Following her and Jonas’s saving of Marek and his family but before the ulcer ceases to exist, Martha hauntingly asks “will anything of us remain?”. But this is perhaps asks the wrong question. Had she asked instead whether anything of the misery and suffering of their worlds could be justified, she could have answered as Ivan had wanted to:
… I have a childlike conviction that the sufferings will be healed and smoothed over, that the whole offensive comedy of human contradictions will disappear like a pitiful mirage, a vile concoction of man’s Euclidean mind, feeble and puny as an atom, and that ultimately, at the world’s finale, in the moment of eternal harmony, there will occur and be revealed something so precious that it will suffice for all human hearts, to allay all indignation, to redeem all human villainy, all bloodshed: it will suffice not only to make forgiveness possible, but to justify all that has happened with men. (p.235–236)
“And I saw a new heaven and a new earth: for the first heaven and the first earth were passed away; and there was no more sea. And I John saw the holy city, new Jerusalem, coming down from God out of heaven, prepared as a bride adorned for her husband. And I heard a great voice out of heaven saying, Behold, the tabernacle of God is with men, and he will dwell with them, and they shall be his people, and God himself shall be with them, and be their God.
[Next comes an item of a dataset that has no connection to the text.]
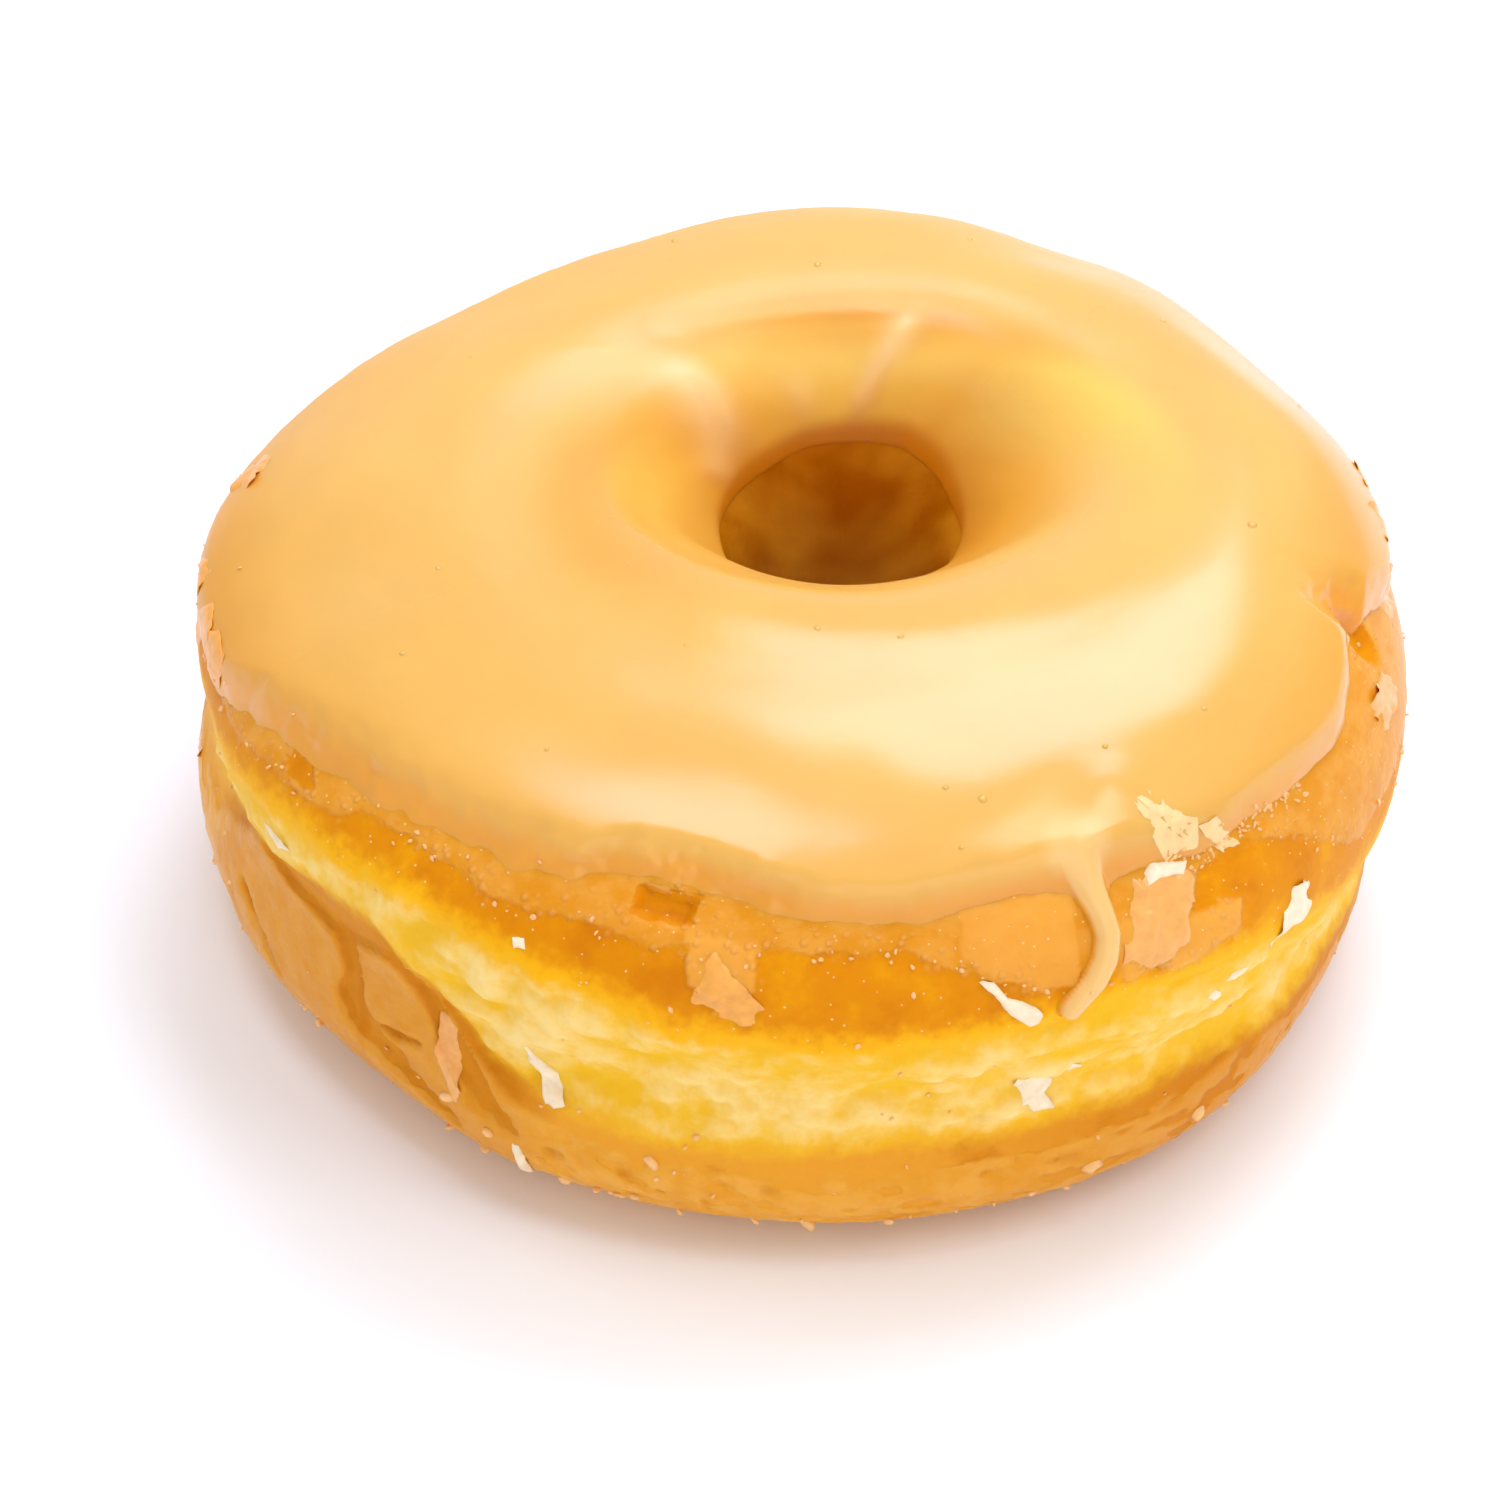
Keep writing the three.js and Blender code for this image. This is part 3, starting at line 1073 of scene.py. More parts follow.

And God shall wipe away all tears from their eyes; and there shall be no more death, neither sorrow, nor crying, neither shall there be any more pain: for the former things are passed away.”
 All page numbers cited are in reference to: Dostoevsky, Fyodor. 1992. The Brothers Karamazov. Translated by Richard Pevear and Larissa Volokhonsky. New York: Penguin Random House.
 See, for instance, his book Better Never to Have Been (Wikipedia page here).